Ritornano così alla mente gli squallidi interventi in Assemblea generale dei protervi, del pari lestofanti, succedutisi nel tempo e continuanti oggi, e i veti incrociati nel Consiglio inutili alla istituita missione, ma utili a renderne vani e vulnerarne irresponsabilmente i conclamati principi applicabili sempre e solo ai terzi.
Ed è agevole il ricordo, anche perché così freschi che neppure il consueto tourbillon di troppe notizie e altrettanto contro-notizie ha potuto (ancora) scolorire, dei detti e comportamenti umanamente ed eticamente oltraggiosi realizzati senza sosta e rimedio di tetri padroni del mondo: la folcloristica e volgare fiera autocelebrativa (senza una parola per i morti) alla Knesset ove, inflessibile nel delirio messianico (la Cisgiordania è denominata Giudea e Samaria), si preparano le annessioni territoriali incompatibili con finalità di pace oltre che con l’equità e il diritto (e anche con i noti 14 punti al medesimo modo accettati a parole e respinti nei fatti), l’imbarazzante e subitaneo corteo di servi encomi in terra d’Egitto per rendere fotografico omaggio a soggetti doppi o tripli, al contempo signori della guerra, suoi patrigni munifici finanziatori e negoziatori di tregua, le plumbee parate ed esposizioni militari di Mosca e Pechino con la partecipata distesa della tradizionale e affezionata servitù mista e delle ancora più tradizionali minacce in rapporto ad armi e sistemi offensivi sempre più potenti che ciascuno di costoro già possiede e continua a sviluppare e si vanta di averne sempre di più letali, si capisce, degli altri.

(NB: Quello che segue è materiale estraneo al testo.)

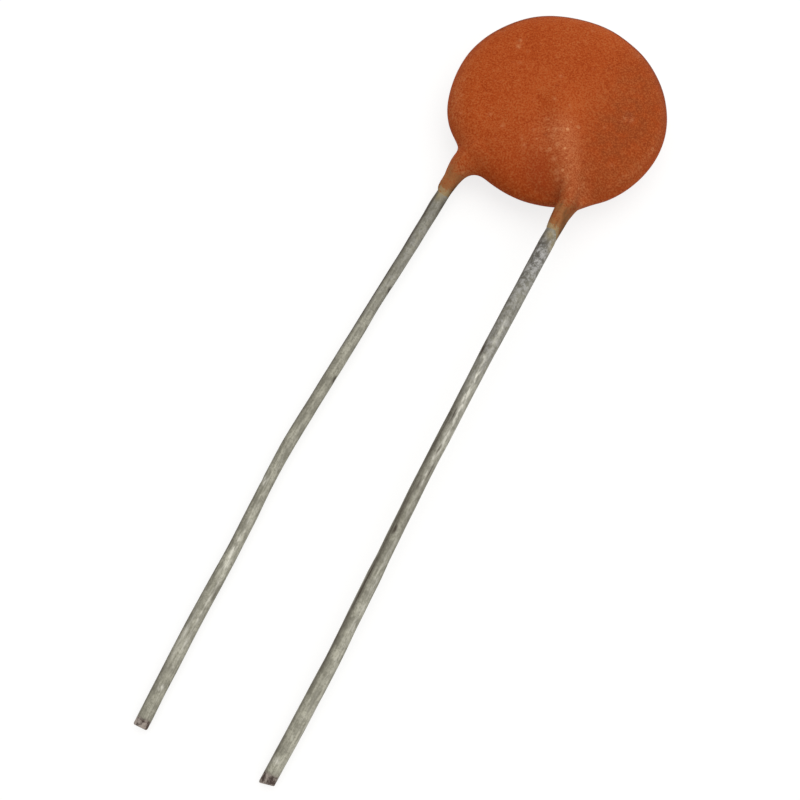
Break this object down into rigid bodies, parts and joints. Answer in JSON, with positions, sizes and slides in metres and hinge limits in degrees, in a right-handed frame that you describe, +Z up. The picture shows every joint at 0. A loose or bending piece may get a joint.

Vista da Sirio appare quale trucida progressione di umani non dissimili da antropofaghe termiti.
Mattarella parla di comune responsabilità morale che appartiene e deve unire la comunità internazionale nel suo insieme e sono parole inusitate nella loro sostanza, anzi palesemente sconosciute e pretermesse dai grandi, quanto pesanti come piombo a livello di coscienza pubblica ancor prima che privata pur se provengono da una piccola voce che grida nel deserto, senza potere alcuno se non quello dell’umanità oppressa.
E qui sta, anche sul piano storico ed etico contemporaneo, il valore della civiltà di minoranza che intende consapevolmente dividersi da una politica usata come ariete unicamente per interessi e scopi economici, qualsivoglia essi siano, e mettersi contra in nome della giustizia e della libertà di tutti, pur comprendendo e a partire anche da cotali che non sanno né quello che dicono né quello che fanno.
È evidente che parole senza potere non hanno diretta capacità di contenere né dissuadere la schizofrenia morale e materiale dei prepotenti, ma nondimeno è necessario risuonino come (sempre di minoranza, ma non perciò meno profetiche) in numerose altre epoche buie susseguitesi nella storia dalle quali la civilizzazione è, in un modo o nell’altro, riuscita a emergere e resistere.